If the default catalog and schema differ in the pipeline settings, you must add in the fully qualified name using the pipeline’s catalog and schema.

For example, the target pipeline code could be:

Python
import dlt
from pyspark.sql.functions import col

@dlt.table(name="source_catalog.source_schema.table_b")
def table_b():
return (
spark.read.table("source_catalog.source_schema.table_a")
.select(col("column1"), col("column2"))
)

Run (or re-enable schedules) for both the source and target pipelines.

The pipelines are now disjoint. The query for table_c reads from table_b (now in the target pipeline) and table_b reads from table_a (in the source pipeline). When you do a triggered execution on the source pipeline table_b is not updated because it is no longer managed by the source pipeline. The source pipeline treats table_b as a table external to the pipeline. This is comparable to defining a materialized view reading from a Delta table in Unity Catalog that is not managed by the pipeline.

Limitations

The following are limitations for moving tables between pipelines.

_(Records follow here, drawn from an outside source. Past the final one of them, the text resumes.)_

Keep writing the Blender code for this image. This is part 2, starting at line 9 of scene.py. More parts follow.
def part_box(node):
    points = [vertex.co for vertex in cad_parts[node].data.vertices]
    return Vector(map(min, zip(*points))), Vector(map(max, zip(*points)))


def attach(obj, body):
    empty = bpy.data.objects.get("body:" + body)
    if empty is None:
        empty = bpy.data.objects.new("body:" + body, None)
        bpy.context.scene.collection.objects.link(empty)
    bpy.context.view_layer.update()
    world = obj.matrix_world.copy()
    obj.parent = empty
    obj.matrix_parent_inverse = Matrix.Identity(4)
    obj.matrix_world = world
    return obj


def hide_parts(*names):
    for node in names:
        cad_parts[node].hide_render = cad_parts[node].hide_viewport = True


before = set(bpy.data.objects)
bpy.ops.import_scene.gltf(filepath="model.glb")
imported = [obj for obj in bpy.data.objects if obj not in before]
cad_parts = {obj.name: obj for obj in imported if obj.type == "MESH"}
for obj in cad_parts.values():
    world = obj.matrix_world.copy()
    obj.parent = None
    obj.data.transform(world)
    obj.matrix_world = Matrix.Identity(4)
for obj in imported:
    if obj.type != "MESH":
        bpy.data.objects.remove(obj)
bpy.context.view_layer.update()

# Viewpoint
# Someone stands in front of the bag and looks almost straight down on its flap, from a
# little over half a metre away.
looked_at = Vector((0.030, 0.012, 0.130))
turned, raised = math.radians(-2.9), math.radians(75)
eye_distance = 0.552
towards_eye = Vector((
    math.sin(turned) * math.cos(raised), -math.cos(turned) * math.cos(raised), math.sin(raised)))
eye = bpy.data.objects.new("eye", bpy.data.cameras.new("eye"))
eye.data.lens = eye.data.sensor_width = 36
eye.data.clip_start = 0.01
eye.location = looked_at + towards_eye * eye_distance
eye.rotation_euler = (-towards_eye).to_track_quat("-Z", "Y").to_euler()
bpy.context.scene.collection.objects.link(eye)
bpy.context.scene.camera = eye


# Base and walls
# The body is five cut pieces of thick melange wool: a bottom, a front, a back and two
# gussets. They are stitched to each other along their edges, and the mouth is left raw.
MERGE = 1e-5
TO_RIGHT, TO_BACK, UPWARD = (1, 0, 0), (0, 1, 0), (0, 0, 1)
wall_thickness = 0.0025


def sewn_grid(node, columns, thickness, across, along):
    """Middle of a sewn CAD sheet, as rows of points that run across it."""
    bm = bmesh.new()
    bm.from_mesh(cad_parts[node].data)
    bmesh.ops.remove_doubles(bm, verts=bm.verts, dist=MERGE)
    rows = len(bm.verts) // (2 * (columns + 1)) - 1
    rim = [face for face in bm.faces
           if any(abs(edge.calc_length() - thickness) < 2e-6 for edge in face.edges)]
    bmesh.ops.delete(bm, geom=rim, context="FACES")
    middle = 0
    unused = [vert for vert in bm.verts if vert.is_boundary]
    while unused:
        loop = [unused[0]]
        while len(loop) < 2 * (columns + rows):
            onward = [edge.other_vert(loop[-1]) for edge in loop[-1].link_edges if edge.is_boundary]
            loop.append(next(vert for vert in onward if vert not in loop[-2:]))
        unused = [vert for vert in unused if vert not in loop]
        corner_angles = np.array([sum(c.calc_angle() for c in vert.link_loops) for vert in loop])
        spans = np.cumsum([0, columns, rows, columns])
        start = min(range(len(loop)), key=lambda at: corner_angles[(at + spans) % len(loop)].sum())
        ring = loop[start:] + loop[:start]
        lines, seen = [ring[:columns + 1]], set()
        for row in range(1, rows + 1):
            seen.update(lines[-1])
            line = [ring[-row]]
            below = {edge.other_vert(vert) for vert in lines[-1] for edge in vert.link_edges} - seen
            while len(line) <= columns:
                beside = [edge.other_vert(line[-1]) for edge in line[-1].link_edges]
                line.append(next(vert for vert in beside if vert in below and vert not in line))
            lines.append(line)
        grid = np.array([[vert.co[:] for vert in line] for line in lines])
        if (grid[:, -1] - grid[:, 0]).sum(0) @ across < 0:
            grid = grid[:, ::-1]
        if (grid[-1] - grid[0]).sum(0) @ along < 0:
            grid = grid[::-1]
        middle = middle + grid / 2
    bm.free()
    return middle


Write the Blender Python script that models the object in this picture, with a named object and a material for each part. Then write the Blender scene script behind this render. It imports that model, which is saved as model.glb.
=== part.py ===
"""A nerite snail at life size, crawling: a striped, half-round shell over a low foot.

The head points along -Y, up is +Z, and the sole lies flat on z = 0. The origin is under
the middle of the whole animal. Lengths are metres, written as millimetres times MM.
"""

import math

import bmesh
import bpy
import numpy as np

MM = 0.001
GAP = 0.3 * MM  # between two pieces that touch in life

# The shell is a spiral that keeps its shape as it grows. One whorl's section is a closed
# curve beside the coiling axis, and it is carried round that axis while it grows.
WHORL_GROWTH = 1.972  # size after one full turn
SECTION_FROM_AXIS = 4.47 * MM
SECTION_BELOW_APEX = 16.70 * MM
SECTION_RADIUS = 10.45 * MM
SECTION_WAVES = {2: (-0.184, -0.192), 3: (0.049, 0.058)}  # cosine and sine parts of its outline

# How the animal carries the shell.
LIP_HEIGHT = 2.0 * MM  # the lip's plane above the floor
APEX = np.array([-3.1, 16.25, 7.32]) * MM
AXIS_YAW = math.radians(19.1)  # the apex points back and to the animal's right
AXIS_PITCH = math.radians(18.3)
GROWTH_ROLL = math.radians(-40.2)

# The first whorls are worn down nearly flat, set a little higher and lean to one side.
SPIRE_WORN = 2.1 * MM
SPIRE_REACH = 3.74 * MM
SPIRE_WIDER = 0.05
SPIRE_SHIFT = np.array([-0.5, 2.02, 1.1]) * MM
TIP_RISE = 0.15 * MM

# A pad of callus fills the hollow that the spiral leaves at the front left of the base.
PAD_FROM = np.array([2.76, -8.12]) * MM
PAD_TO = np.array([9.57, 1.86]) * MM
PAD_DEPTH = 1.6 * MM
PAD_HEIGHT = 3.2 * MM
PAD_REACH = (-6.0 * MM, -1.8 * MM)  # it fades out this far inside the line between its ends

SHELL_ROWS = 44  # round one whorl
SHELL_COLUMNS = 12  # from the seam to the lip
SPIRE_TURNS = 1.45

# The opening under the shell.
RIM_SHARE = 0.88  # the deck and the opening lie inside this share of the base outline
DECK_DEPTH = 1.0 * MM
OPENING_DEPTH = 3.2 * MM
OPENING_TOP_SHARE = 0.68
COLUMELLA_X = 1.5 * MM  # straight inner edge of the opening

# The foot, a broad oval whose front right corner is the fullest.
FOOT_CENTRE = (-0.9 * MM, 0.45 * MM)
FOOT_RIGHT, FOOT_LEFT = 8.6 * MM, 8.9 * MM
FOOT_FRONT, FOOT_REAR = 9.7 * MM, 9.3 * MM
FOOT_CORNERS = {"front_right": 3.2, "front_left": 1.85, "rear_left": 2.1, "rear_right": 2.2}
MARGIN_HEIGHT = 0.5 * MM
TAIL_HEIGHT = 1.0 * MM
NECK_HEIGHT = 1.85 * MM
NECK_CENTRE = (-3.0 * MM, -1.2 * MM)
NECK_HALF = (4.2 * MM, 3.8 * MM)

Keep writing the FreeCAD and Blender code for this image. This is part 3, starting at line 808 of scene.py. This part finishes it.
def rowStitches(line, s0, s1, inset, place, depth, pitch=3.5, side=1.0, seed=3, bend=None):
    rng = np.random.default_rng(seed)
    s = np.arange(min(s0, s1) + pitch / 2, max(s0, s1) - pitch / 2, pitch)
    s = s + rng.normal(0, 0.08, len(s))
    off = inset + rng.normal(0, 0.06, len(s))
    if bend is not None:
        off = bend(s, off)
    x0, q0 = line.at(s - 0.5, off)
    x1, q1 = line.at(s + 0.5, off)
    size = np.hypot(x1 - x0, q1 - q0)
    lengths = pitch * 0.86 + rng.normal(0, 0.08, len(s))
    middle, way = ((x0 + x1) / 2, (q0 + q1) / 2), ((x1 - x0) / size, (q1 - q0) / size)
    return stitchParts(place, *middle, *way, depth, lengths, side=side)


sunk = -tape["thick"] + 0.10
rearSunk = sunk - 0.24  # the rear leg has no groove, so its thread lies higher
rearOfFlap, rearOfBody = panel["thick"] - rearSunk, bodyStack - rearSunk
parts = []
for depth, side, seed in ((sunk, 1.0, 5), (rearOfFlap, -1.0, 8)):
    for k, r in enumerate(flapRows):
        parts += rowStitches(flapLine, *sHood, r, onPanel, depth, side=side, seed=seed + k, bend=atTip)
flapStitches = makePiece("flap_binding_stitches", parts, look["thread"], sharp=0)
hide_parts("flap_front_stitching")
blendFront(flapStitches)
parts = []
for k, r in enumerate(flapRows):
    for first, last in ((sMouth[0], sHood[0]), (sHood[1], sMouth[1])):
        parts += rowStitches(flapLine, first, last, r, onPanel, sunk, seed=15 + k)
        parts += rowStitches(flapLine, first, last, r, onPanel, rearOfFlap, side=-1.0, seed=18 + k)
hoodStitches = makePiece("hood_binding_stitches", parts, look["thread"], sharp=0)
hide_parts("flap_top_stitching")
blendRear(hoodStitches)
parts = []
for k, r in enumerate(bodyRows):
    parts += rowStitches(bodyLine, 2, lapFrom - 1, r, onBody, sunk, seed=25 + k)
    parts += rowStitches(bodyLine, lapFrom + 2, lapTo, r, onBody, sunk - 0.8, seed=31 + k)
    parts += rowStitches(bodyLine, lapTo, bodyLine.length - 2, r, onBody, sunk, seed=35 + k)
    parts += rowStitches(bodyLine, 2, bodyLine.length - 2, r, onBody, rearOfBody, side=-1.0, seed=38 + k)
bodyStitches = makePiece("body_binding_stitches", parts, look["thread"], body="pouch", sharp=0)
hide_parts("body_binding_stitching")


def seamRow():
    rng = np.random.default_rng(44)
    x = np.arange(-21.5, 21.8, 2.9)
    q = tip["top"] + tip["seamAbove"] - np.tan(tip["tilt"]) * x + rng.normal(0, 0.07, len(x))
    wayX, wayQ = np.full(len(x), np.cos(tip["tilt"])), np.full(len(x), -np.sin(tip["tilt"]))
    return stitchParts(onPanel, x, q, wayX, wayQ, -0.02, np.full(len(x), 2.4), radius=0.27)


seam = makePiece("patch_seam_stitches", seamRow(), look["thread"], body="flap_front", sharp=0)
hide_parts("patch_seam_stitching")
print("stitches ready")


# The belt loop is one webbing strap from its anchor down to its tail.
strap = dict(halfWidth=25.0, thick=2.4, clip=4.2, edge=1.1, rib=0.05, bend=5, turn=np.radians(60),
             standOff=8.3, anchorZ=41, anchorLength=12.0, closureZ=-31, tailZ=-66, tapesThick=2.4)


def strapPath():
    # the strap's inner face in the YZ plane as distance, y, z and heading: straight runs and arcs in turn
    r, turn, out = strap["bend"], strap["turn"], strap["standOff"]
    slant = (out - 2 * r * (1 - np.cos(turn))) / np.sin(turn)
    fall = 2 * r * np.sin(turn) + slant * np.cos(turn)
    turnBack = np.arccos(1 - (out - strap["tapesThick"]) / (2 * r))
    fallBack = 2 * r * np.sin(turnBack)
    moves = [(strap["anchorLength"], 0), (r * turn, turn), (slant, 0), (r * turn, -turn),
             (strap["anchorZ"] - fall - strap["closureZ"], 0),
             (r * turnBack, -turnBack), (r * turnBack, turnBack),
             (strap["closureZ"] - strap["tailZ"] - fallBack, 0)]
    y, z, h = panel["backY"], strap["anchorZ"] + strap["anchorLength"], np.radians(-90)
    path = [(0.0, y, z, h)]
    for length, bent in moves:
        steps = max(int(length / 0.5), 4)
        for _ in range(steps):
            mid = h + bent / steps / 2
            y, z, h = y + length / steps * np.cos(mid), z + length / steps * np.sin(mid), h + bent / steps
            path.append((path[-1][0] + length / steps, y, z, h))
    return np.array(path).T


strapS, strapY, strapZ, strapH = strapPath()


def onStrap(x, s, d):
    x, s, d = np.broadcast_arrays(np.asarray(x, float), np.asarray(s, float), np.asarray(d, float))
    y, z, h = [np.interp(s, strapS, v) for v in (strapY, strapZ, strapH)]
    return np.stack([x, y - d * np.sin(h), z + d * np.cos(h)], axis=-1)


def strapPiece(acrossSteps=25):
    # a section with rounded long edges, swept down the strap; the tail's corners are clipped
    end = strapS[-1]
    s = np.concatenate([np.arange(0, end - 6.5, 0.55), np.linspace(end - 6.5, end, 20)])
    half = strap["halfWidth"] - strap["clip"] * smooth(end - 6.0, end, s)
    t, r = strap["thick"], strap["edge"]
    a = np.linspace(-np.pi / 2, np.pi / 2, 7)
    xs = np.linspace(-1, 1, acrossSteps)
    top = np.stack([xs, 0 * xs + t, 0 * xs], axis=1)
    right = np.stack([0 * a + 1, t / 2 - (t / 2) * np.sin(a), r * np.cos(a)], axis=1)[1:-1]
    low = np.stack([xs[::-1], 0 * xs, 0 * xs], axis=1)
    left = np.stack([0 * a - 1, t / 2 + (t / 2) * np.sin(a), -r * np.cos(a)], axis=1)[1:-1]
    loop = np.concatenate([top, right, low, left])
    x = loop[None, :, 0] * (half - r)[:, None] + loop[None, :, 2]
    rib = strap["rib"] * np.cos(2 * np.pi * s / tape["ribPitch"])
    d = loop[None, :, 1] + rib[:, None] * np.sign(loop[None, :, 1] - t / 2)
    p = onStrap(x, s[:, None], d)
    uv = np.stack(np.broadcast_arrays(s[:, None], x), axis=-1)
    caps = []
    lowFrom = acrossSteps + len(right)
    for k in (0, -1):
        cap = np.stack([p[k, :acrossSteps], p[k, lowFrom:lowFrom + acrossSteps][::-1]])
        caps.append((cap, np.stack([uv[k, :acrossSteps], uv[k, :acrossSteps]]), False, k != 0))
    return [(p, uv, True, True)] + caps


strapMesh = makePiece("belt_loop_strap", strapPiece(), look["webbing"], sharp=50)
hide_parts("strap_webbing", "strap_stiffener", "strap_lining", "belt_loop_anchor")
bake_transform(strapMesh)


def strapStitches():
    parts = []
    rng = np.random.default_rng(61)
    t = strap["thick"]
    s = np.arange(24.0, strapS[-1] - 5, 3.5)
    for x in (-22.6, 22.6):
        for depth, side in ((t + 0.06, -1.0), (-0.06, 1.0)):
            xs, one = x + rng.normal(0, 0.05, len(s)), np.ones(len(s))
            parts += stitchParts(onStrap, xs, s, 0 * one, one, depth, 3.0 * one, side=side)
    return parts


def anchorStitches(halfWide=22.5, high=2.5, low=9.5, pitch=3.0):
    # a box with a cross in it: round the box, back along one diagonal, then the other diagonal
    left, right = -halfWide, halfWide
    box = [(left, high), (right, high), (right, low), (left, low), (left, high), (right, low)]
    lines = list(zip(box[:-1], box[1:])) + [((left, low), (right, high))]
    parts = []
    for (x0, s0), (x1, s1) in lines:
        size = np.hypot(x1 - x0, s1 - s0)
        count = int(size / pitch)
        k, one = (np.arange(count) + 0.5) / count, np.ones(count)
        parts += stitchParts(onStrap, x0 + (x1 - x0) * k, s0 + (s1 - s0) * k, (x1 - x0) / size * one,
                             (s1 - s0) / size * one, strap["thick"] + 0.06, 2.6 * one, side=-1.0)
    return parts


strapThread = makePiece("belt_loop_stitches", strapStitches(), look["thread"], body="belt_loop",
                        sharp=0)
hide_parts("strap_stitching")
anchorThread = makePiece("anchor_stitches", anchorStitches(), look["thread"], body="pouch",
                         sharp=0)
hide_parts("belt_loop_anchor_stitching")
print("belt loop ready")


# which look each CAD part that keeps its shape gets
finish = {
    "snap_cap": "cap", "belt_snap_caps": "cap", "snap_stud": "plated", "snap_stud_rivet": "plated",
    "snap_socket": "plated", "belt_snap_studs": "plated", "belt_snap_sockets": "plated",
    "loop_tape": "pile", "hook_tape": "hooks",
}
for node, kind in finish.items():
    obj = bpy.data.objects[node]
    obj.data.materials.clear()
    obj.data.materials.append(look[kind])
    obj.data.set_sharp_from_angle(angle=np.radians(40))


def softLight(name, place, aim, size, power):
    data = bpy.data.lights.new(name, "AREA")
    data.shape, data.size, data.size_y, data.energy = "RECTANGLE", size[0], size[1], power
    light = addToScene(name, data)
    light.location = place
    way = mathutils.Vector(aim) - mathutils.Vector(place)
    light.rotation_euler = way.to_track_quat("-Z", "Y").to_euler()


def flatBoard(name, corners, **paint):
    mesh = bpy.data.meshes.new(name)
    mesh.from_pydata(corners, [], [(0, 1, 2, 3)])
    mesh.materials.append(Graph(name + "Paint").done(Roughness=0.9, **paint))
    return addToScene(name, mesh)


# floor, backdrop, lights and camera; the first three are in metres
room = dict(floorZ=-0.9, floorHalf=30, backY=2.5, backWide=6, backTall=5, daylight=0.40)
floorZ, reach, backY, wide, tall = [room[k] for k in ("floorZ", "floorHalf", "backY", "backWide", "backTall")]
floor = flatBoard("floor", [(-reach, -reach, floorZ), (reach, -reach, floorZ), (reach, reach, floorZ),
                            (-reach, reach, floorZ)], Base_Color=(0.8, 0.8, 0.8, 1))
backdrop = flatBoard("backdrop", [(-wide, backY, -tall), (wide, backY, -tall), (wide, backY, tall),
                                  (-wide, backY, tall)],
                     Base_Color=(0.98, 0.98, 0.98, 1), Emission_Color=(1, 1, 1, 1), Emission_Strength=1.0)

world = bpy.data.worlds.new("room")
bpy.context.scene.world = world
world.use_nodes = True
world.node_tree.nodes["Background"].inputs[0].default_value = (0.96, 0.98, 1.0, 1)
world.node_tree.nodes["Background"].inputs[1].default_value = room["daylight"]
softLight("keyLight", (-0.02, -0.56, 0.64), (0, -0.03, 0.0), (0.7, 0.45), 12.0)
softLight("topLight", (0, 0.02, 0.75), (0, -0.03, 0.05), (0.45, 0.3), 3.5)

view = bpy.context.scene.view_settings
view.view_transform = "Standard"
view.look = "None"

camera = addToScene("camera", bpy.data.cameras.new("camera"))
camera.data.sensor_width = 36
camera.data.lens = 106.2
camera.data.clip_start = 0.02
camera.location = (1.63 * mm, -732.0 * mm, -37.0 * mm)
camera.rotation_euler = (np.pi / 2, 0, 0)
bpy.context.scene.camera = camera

  • Materialized views and streaming tables created with Databricks SQL are not supported.
  • Private tables or views are not supported.
  • The source and destination pipelines must be pipelines. Null pipelines are not supported.
  • Both source and destination pipelines must be in the same workspace.
  • Both source and destination pipelines must be owned by the user running the move operation.
  • If the source pipeline uses the default publishing mode, the destination pipeline must also be using the default publishing mode. You can't move a table from a pipeline using the default publishing mode to a pipeline that uses the LIVE schema (legacy). See LIVE schema (legacy).
  • If the source and destination pipelines are both using the LIVE schema (legacy), then they must have the same catalog and target values in settings.